# Problem to solve
Below are records; please set down exactly the lines from the first through the one containing "from math import cos, radians, sin, tan".

CAD and scene scripts:

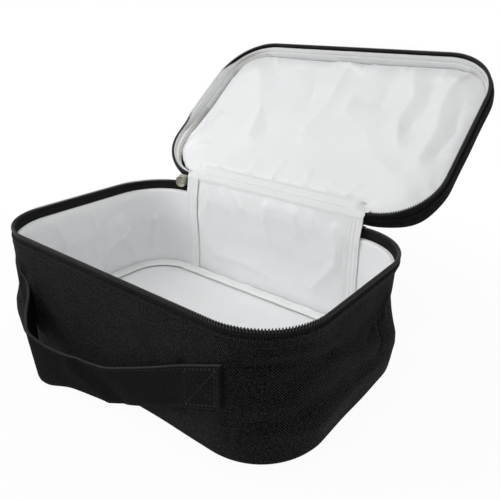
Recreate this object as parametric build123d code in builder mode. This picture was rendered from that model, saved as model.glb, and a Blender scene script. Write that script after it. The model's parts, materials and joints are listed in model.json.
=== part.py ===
from build123d import *
import os
from math import cos, radians, sin, tan

# A soft insulated carrier bag with a zipped lid, shown with the lid laid back.
# Millimetres and degrees. The origin is the middle of the base on the table, +Z up,
# X along the hinge, +Y towards the hinge at the back, the handle on the front at -Y.

# ---- Body ----
body_length = 280.0
body_width = 178.0
corner_radius = 48.0
zip_height = 97.0
rim_depth = 11.0
base_turn_up = 9.0
base_inset_ends = 4.0
base_inset_sides = 5.0
belly_ends = 3.0
belly_sides = 2.0
waist_ends = 6.0
shoulder_ends = 4.0
skirt_height = 5.0
belly_height = 26.0
flank_height = 44.0
waist_depth = 37.0
shoulder_depth = 15.0

# ---- Layers ----
cloth = 1.0
foam = 4.0
liner = 0.6
board = 2.0
base_foam_thickness = 4.0
facing_height = 2.0
binding_thickness = 0.8
binding_width = 9.0
floor_binding_width = 8.0
floor_binding_height = 1.4

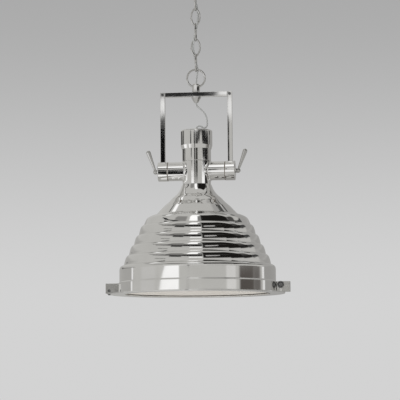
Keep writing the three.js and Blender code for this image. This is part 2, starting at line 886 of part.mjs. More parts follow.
// The slack under the gland hangs out to the right, almost down to the cap, and comes back into the grip.
// Its points are [x, y, share of the drop from the gland's tip to the top of the grip].
const slackShares = [
  [0.7, -0.2, 0.068], [3.6, -1.2, 0.145], [9, -2.9, 0.214], [15.4, -4.6, 0.289], [21.2, -5.8, 0.377],
  [25.9, -6.1, 0.479], [28.9, -5.6, 0.588], [30.2, -4.6, 0.686], [30.6, -3.4, 0.768], [30.4, -2.2, 0.832],
  [29.8, -1.1, 0.876], [28.3, 0, 0.913], [26, 1.2, 0.94], [23.1, 2.1, 0.953], [20.2, 2.8, 0.952],
  [17.5, 3.1, 0.938], [15.3, 3.1, 0.918], [13.1, 3, 0.899], [10.3, 2.6, 0.882], [7.3, 1.9, 0.881],
  [4.5, 1.2, 0.896], [2.2, 0.6, 0.921], [0.6, 0.1, 0.957],
];

function slackRoute() {
  const from = yokeUnder - seat - glandHeight;
  const to = capTop + seat + gripHeight;
  return [
    new THREE.Vector3(0, 0, yokeUnder - shankReach - seat),
    new THREE.Vector3(0, 0, from),
    ...slackShares.map(([x, y, down]) => new THREE.Vector3(x, y, from - down * (from - to))),
    new THREE.Vector3(0, 0, to),
    new THREE.Vector3(0, 0, capTop - capRoof),
    new THREE.Vector3(0, 0, holderTop + bridgeThickness + 2 * seat),
  ];
}

// Bezel and glass

// A rod along Y through a pin's place.
function pinLine(radius, low, high, x, level, facets = smallFacets) {
  return rodY(radius, low, high, facets, x, level);
}

const earShares = [0.7, 0.6]; // of the knuckle's radius outward, and of the hinge's height

function hingeEar() {
  const half = earWidth / 2;
  const [out, up] = earShares;
  const arm = block(hingeX - knuckleOuter * out, hingeX + hingeArm, -half, half, 0, hingeHeight * up);
  return join(arm, rodY(knuckleOuter, -half, half, armFacets, hingeX, hingeHeight));
}

function latchEar() {
  const half = earWidth / 2;
  const inner = lugInner + lugBase + seat;
  const top = latchHeight + pinRadius + earWall;
  const post = block(inner, bezelRadius - earInset, -half, half, bezelThickness / 2, top);
  return cut(post, pinLine(pinRadius + running, -half - overrun, half + overrun, latchX, latchHeight));
}

function bezelRing() {
  const inner = upstandRadius - upstandWall;
  const ring = turnedRing(
    [
      [bezelBore, 0],
      [bezelRadius, 0],
      [bezelRadius, bezelThickness],
      [upstandRadius, bezelThickness],
      [upstandRadius, bezelThickness + upstandHeight],
      [inner, bezelThickness + upstandHeight],
      [inner, bezelThickness],
      [bezelBore, bezelThickness],
    ],
    wideFacets,
  );
  const notchHalf = lugHalf + notchMargin;
  const notch = block(
    -bezelRadius - overrun,
    hingeX + hingeHeight + notchMargin,
    -notchHalf,
    notchHalf,
    -overrun,
    bezelThickness + overrun / 2,
  );
  const half = earWidth / 2;
  const pinHole = pinLine(pinRadius + running, -half - overrun, half + overrun, hingeX, hingeHeight);
  return cut(join(cut(ring, notch), hingeEar(), latchEar()), pinHole);
}

const paneRadius = upstandRadius - upstandWall - 2 * seat;
const gasketFoot = bezelThickness + seat;
const paneFoot = gasketFoot + gasketThickness + seat;
const snapFoot = paneFoot + glassThickness + seat;

function glassGasket() {
  const inner = paneRadius - gasketWidth;
  return flatRing(inner, paneRadius, gasketFoot, gasketFoot + gasketThickness, wideFacets);
}

function snapRing() {
  const inner = paneRadius - snapWidth;
  const top = snapFoot + snapThickness;
  const ring = flatRing(inner, paneRadius, snapFoot, top, wideFacets);
  const gapHalf = snapGap / 2;
  const [low, high] = [snapFoot - overrun, top + overrun];
  return cut(ring, block(-gapHalf, gapHalf, inner - overrun, paneRadius + overrun, low, high));
}

// Lugs of the hinge and the latch

const lugTop = lugLift + lugHeight;

// A rod along X through a bracket screw's place.
function bracketLine(radius, low, high) {
  return rodX(radius, low, high, smallFacets, 0, bracketScrewLevel);
}

function lugBlank() {
  const outer = hoopRadius + lugReach;
  const base = block(lugInner, lugInner + lugBase, -lugHalf, lugHalf, lugLift, lugTop);
  const cheeks = [-1, 1].map((face) => {
    const y = face * (lugGap / 2 + lugThickness / 2);
    const half = lugThickness / 2;
    return block(lugInner + lugBase / 2, outer, y - half, y + half, lugLift, lugTop);
  });
  const radius = bracketScrewRadius + running;
  return cut(join(base, ...cheeks), bracketLine(radius, lugInner - overrun, lugInner + lugBase + overrun));
}

const cutterHalf = lugHalf + overrun;

function hingeBracket() {
  const hole = pinLine(pinRadius + running, -cutterHalf, cutterHalf, hingeX, hingeHeight);
  return cut(sided(lugBlank(), -1), hole);
}

// Its slots are open below, so the ear of the bezel carries the screw out of them.
function latchBracket() {
  const half = pinRadius + 2 * running;
  const slot = block(latchX - half, latchX + half, -cutterHalf, cutterHalf, lugLift - overrun, latchHeight);
  return cut(lugBlank(), slot, pinLine(half, -cutterHalf, cutterHalf, latchX, latchHeight));
}

function hingePin() {
  const face = -lugHalf - seat;
  const shaft = pinLine(pinRadius, face - pinHeadHeight / 2, lugHalf + pinHeadHeight, hingeX, hingeHeight);
  return join(shaft, pinLine(pinHead, face - pinHeadHeight, face, hingeX, hingeHeight));
}

function latchScrew() {
  const face = -lugHalf - seat;
  const end = lugHalf + seat + latchNutHeight + overrun;
  const shaft = pinLine(pinRadius, face - knobHeight / 2, end, latchX, latchHeight);
  return join(shaft, pinLine(knobRadius, face - knobHeight, face, latchX, latchHeight, armFacets));
}

function latchNut() {
  const face = lugHalf + seat;
  const nut = pinLine(latchNutRadius, face, face + latchNutHeight, latchX, latchHeight, hexFacets);
  const end = face + latchNutHeight + overrun;
  return cut(nut, pinLine(pinRadius + running, face - overrun, end, latchX, latchHeight));
}

function bracketScrew(side) {
  const face = hoopRadius - shadeWall - 2 * seat;
  const shaft = bracketLine(bracketScrewRadius, face - bracketScrewHeadHeight / 2, lugInner + lugBase);
  const head = bracketLine(bracketScrewHead, face - bracketScrewHeadHeight, face);
  return sided(join(shaft, head), side);
}

// Assembly

piece("ceiling_plate", ceilingPlate(), darkSteel);
piece("ceiling_canopy", canopy(), polished);
piece("canopy_loop", canopyLoop(), polished);
piece("canopy_cord_bush", canopyBush(), rubber);
piece("terminal_block", terminalBlock(), plastic);
for (let i = 1; i <= linkCount; i += 1) piece(`chain_link_${i}`, chainLink(i), polished);
piece("hanging_ring", hangingRing(), polished);
piece("eye_stud", eyeStud(), polished);
piece("yoke_top_bar", topBar(), polished);
piece("cord_gland", cordGland(), polished);
for (const [word, side] of [["left", -1], ["right", 1]]) {
  piece(`yoke_side_bar_${word}`, sideBar(side), polished);
  piece(`yoke_corner_screw_${word}`, cornerScrew(side), polished);
  piece(`clamp_hub_${word}`, hub(side), polished);
  piece(`friction_washer_${word}`, frictionWasher(side), fibre);
  piece(`clamp_screw_${word}`, clampScrew(side), polished);
  piece(`clamp_handle_${word}`, clampHandle(side), polished);
  piece(`bracket_screw_${word}`, bracketScrew(side), darkSteel);
}
piece("neck_housing", neckHousing(), polished);
piece("neck_sleeve", sleeve(), polished);
piece("neck_cap", cap(), polished);
piece("cap_cord_grip", capGrip(), polished);
piece("holder_bridge", bridge(), darkSteel);
piece("lamp_holder", lampHolder(), porcelain);
piece("bulb_cap", bulbCap(), polished);
piece("bulb_glass", bulbGlass(), frosted);
piece("shade", shadeSolid(), polished);
piece("shade_nut", shadeNut(), darkSteel);
piece("hinge_bracket", hingeBracket(), polished);
piece("hinge_pin", hingePin(), polished);
piece("latch_bracket", latchBracket(), polished);
piece("latch_screw", latchScrew(), polished);
piece("latch_nut", latchNut(), polished);
piece("bezel_ring", bezelRing(), polished);
piece("glass_gasket", glassGasket(), rubber);
piece("glass_pane", rodZ(paneRadius, paneFoot, paneFoot + glassThickness, wideFacets), frosted);
piece("glass_snap_ring", snapRing(), darkSteel);
piece("cord_chain", tube(upperCordRoute(), cordRadius, cordSteps, cordSides), clearCord);
piece("cord_slack", tube(slackRoute(), cordRadius, slackSteps, cordSides), clearCord);

const pendant = new THREE.Group();
for (const { name, made, finish } of pieces) {
  const { vertProperties, triVerts } = made.getMesh();
  const geometry = new THREE.BufferGeometry();
  geometry.setAttribute("position", new THREE.BufferAttribute(vertProperties, 3));
  geometry.setIndex(new THREE.BufferAttribute(triVerts, 1));
  const mesh = new THREE.Mesh(geometry, new THREE.MeshStandardMaterial({ ...finish, flatShading: true }));
  mesh.name = name;
  pendant.add(mesh);
}
pendant.position.z = -ceiling;

export default pendant;
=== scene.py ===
"""A ribbed metal pendant light on its chain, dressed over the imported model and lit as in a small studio."""
import logging
import math
from dataclasses import dataclass
from enum import Enum
from itertools import accumulate

import bmesh
import bpy
from mathutils import Matrix, Vector


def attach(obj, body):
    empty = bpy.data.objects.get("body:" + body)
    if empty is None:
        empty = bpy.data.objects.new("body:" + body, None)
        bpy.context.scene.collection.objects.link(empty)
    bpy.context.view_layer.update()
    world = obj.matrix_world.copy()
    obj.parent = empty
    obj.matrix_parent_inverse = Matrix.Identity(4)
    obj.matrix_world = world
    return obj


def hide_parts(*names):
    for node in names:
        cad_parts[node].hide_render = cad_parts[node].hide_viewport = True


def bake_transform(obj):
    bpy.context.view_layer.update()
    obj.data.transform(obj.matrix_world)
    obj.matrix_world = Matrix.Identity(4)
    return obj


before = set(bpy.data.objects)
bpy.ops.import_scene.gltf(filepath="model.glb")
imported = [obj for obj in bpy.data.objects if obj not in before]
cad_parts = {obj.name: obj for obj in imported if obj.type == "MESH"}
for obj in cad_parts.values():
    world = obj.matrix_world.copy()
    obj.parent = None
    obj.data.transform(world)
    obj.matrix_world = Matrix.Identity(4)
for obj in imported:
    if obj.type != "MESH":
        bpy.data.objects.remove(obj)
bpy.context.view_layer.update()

log = logging.getLogger("pendant")

Socket = bpy.types.NodeSocket
Piece = bpy.types.Object
Pair = tuple[float, float]
Triple = tuple[float, float, float]
Outline = list[Pair]

MM = 0.001
CEILING = 900.2  # height of the ceiling over the bezel's underside, in mm
CORNER_SHARE = 0.49  # how much of a side one rounded corner may take


def up(height: float) -> float:
    """Turns a height over the bezel's underside in mm into the frame's z in metres."""
    return (height - CEILING) * MM


def at(x: float, y: float, height: float) -> Vector:
    """Gives the frame point in metres for x and y in mm and a height over the bezel's underside."""
    return Vector((x * MM, y * MM, up(height)))


def add_object(name: str, data: bpy.types.ID) -> Piece:
    """Makes an object of a mesh, camera or lamp in the scene.

    Args:
        name: The object's name.
        data: What it shows.

    Returns:
        The object.
    """
    made = bpy.data.objects.new(name, data)
    bpy.context.scene.collection.objects.link(made)
    return made


def mesh_of(shell: bmesh.types.BMesh, name: str) -> bpy.types.Mesh:
    """Writes an edited shell into a new mesh and frees it.

    Args:
        shell: The shell.
        name: The mesh's name.

    Returns:
        The mesh.
    """
    mesh = bpy.data.meshes.new(name)
    shell.to_mesh(mesh)
    shell.free()
    return mesh


def shade(mesh: bpy.types.Mesh, sharp: float) -> None:
    """Shades a mesh smooth but for the edges past an angle in degrees."""
    mesh.shade_smooth()
    mesh.set_sharp_from_angle(angle=math.radians(sharp))


def evaluated(thing: Piece) -> bpy.types.Mesh:
    """Gives an object's mesh with its modifiers applied."""
    bpy.context.view_layer.update()
    return bpy.data.meshes.new_from_object(thing.evaluated_get(bpy.context.evaluated_depsgraph_get()))


def settle(piece: Piece) -> None:
    """Turns a piece's modifiers into its plain mesh.

    Args:
        piece: The piece, which keeps no modifiers.
    """
    mesh = evaluated(piece)
    piece.modifiers.clear()
    piece.data = mesh
    mesh.name = piece.name


class Slot(Enum):
    """The record's material slots."""

    POLISHED = "polished_metal"
    STEEL = "plain_steel"
    CORD = "cord_jacket"
    GLASS = "frosted_glass"
    RUBBER = "black_rubber"
    PORCELAIN = "porcelain"
    PLASTIC = "pale_plastic"
    FIBRE = "washer_fibre"
    BULB_METAL = "bulb_metal"


class Side(Enum):
    """The two sides of the lamp, as the sign of x."""

    LEFT = -1
    RIGHT = 1

    @property
    def word(self) -> str:
        """The side's word in the nodes' names."""
        return self.name.lower()


class Facing(Enum):
    """The direction in which a turned piece's own axis points."""

    UP = "up"
    RIGHT = "right"
    NEAR = "near"

    def matrix(self) -> Matrix:
        """Gives this direction as a turn.

        Returns:
            The turn that brings +Z to it.
        """
        if self is Facing.RIGHT:
            return Matrix.Rotation(math.pi / 2, 4, "Y")
        if self is Facing.NEAR:
            return Matrix.Rotation(math.pi / 2, 4, "X")
        return Matrix.Identity(4)


class Boolean(Enum):
    """What becomes of a piece when it meets another one."""

    JOIN = "UNION"
    CUT = "DIFFERENCE"


# Finishes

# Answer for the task
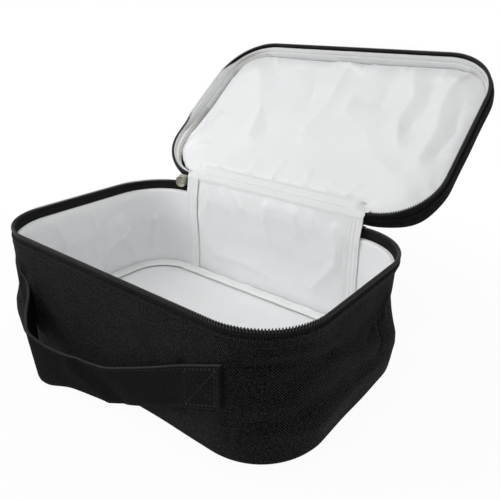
Recreate this object as parametric build123d code in builder mode. This picture was rendered from that model, saved as model.glb, and a Blender scene script. Write that script after it. The model's parts, materials and joints are listed in model.json.
=== part.py ===
from build123d import *
import os
from math import cos, radians, sin, tan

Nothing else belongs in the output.